Positive List—What Are Encouraged:
- Correct invoice type selection. Issuers shall apply the appropriate category—special VAT invoices, general VAT invoices, tax-exempt invoices, or non-taxable invoices—based on the precise transaction nature.
- Complete and accurate field completion. All elements shall be fully and accurately populated: buyer information, commodity names, quantities, amounts, tax rates, tax amounts, and remarks shall align with actual business and tax coding standards, without alteration, misstatement, or omission.
- Proper red-letter invoice procedures. For sales returns, invoicing errors, sales allowances, or taxable service terminations, red-letter invoices shall follow prescribed procedures with documented justification and complete documentation.
Negative List—What Triggers Enforcement:
- Incorrect invoice type application. Violating administration rules by selecting inappropriate categories for the transaction type.
- Information deficiencies and distortions. Missing, erroneous, or falsified information; misapplied tax rates; “name-changing” issuance (incorrect commodity descriptions obscuring transaction nature); or non-compliant remarks causing the invoice face to misrepresent underlying substance.
- Technological tampering. Using technical means to alter or forge invoice face information.
- Collusive malicious red-letter issuance. Issuing red-letter invoices without reasonable justification or in collusion with recipients to improperly erase transactions or recover input VAT.
Bottom line: In China’s fully digitized e-fapiao environment, technical errors and formatting violations are instantly detectable through real-time data analytics.
In China’s VAT system, a red‑letter invoice (红字发票) functions similarly to a credit note. It is used to reverse, cancel, or adjust a previously issued “blue‑letter” (normal) invoice in situations such as sales returns, pricing errors, transaction cancellations, or post‑issuance adjustments. Red‑letter invoices reduce the original taxable revenue and VAT amount and must be issued through prescribed tax authority procedures with supporting justification. Improper or unjustified red‑letter issuance is closely monitored, as it can be used to erase transactions or improperly reclaim input VAT.
(4) Timeliness of Issuance: Whether Invoice Issuance Timing Is Compliant
The framework closes timing-related loopholes by mandating strict synchronization between invoice issuance and revenue recognition, eliminating opportunities for deliberate acceleration or deferral. This criterion ensures that invoice timing reflects genuine business milestones rather than tax optimization strategies.
Positive List—What Are Encouraged:
- Concurrent issuance with revenue recognition. Invoices shall be issued when business operations generate confirmed revenue—neither prematurely before transaction confirmation nor belatedly after undue delay.
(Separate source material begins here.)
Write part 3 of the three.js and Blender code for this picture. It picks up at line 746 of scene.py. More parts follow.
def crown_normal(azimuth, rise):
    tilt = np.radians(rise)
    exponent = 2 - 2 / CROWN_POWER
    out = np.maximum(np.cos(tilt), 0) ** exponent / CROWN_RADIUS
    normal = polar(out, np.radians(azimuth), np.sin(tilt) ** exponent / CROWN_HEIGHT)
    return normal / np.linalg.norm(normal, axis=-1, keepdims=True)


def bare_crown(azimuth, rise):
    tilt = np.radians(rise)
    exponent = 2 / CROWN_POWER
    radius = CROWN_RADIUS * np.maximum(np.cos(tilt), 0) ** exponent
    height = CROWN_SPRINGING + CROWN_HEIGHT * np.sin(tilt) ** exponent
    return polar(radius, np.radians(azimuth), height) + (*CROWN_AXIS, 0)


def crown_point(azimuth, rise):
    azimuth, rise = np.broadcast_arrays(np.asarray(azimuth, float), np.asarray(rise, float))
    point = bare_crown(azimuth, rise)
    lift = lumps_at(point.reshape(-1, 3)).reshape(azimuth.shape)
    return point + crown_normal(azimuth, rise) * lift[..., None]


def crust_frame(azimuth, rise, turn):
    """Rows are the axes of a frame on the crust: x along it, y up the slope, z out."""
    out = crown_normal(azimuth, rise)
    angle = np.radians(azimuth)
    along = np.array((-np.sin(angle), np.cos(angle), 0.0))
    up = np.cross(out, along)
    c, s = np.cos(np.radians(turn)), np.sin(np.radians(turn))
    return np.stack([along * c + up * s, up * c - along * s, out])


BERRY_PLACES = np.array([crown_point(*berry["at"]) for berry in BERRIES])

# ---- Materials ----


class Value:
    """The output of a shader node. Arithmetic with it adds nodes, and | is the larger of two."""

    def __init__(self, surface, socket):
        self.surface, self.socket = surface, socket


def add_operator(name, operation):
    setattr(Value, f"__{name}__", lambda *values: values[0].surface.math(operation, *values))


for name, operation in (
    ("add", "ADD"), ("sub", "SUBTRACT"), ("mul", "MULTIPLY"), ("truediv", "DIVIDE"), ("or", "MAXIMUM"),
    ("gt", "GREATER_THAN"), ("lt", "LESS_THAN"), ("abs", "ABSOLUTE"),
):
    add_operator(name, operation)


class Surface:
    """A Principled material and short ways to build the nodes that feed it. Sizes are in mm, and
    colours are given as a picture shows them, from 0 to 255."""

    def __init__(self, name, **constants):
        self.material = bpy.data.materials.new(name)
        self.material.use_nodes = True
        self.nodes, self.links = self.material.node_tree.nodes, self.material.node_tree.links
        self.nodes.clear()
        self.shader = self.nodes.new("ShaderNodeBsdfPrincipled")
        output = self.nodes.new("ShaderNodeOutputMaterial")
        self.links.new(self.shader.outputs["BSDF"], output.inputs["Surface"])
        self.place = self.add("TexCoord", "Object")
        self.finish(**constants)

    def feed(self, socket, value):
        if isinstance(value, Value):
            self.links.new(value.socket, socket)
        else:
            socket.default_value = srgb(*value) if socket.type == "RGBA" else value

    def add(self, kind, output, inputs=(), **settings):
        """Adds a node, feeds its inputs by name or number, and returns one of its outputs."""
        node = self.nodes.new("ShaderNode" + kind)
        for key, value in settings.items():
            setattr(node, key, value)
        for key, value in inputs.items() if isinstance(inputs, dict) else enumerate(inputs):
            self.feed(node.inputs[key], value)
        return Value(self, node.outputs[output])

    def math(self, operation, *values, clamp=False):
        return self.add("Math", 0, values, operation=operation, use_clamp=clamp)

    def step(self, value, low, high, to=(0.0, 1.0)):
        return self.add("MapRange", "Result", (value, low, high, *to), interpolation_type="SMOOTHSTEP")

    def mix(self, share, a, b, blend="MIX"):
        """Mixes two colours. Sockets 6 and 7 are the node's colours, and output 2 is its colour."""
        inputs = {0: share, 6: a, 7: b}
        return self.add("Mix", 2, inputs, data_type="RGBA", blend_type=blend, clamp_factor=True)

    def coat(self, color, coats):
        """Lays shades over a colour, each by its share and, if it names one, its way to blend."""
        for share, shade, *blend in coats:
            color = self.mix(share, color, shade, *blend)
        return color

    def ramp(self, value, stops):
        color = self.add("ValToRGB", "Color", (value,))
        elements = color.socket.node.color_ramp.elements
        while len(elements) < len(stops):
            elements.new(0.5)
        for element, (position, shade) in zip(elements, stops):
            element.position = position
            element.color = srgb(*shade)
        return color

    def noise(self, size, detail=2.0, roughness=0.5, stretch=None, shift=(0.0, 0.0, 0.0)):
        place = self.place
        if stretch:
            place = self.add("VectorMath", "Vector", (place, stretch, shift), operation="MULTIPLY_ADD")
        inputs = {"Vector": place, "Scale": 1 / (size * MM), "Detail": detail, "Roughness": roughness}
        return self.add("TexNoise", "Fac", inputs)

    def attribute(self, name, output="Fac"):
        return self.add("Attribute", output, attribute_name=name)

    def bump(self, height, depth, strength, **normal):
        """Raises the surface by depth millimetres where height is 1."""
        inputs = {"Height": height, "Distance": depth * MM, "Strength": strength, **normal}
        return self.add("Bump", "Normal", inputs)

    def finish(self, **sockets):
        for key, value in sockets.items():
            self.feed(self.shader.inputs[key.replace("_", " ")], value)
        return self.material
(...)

- Proper handling during corporate restructuring. During merger, division, or deregistration, entities shall conduct lawful tax clearance, issue all requisite invoices, and settle all tax liabilities.
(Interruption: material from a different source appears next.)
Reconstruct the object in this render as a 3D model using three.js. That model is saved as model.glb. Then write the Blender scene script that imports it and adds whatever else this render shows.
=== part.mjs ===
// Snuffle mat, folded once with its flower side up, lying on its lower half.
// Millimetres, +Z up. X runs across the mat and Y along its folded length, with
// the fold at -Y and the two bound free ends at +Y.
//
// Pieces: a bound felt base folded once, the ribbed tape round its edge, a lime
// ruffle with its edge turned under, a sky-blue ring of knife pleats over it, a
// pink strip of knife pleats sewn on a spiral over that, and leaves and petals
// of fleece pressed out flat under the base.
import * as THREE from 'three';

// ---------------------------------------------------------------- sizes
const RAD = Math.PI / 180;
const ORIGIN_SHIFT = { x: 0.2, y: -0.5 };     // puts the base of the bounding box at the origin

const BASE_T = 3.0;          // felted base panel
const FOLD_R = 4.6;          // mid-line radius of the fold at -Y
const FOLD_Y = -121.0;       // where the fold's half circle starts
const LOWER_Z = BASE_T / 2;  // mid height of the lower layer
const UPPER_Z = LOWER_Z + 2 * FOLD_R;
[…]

Negative List—What Triggers Enforcement:
- Timing manipulation for tax adjustment. Issuing before or after prescribed times to manipulate revenue recognition and tax liabilities; refusing to issue post-transaction; or severe disconnect between timing and business progress.
- Exit-period concentrated issuance. Concentrated bulk invoicing immediately before or after legal representative changes, or before entity deregistration.
- Intermittent operation and sudden bulk issuance. Prolonged dormancy or minimal activity designed to evade risk scanning, followed by selective concentrated bulk invoicing and subsequent disappearance (“zou tao” or fugitive status).
Bottom line: Invoice timing shall mirror actual business progression. Any pattern suggesting deliberate manipulation—whether to accelerate input VAT recovery, defer revenue recognition, or evade detection—triggers immediate regulatory scrutiny.
Implications for Foreign Investment Companies in China
Key considerations for foreign-invested enterprises and cross-border operating models include:
(1) Substance Is Mandatory, Not Optional Entities must demonstrate payroll, premises, utility consumption, and logistics capacity matching invoicing volume. Lacking operational depth now risk shell-company classification.
(2) Four-Flow Consistency Becomes a Statutory Threshold Contract, goods/service, capital, and invoice flows must align. Cross-border related-party transactions must simultaneously satisfy OECD arm’s-length standards and the framework’s tests for reasonable commercial purpose, industry-consistent margins, and complete evidentiary chains.
(3) Proactive Alignment Is a Strategic Prerequisite Valid input VAT deductions, reasonable transfer pricing, and uninterrupted market access all depend on integrating these granular standards into daily operations. In China’s increasingly transparent environment, compliance is the baseline condition for doing business.
China’s positive and negative lists for invoice compliance reflect a shift toward more detailed, enforceable standards. While the framework is aimed primarily at domestic improper invoicing practices, it also has direct implications for foreign-invested enterprises in China and cross-border transactions. The direction of travel is toward greater transparency, operational substance, and consistency, with less tolerance for structures that are not supported by underlying business activity.
For international businesses, proactive alignment with these requirements can support compliance and reduce enforcement risk. Enterprises that incorporate the lists’ expectations into their China operating models—supported by clear documentation and well-designed controls—may be better positioned to operate effectively in an increasingly standardized regulatory environment.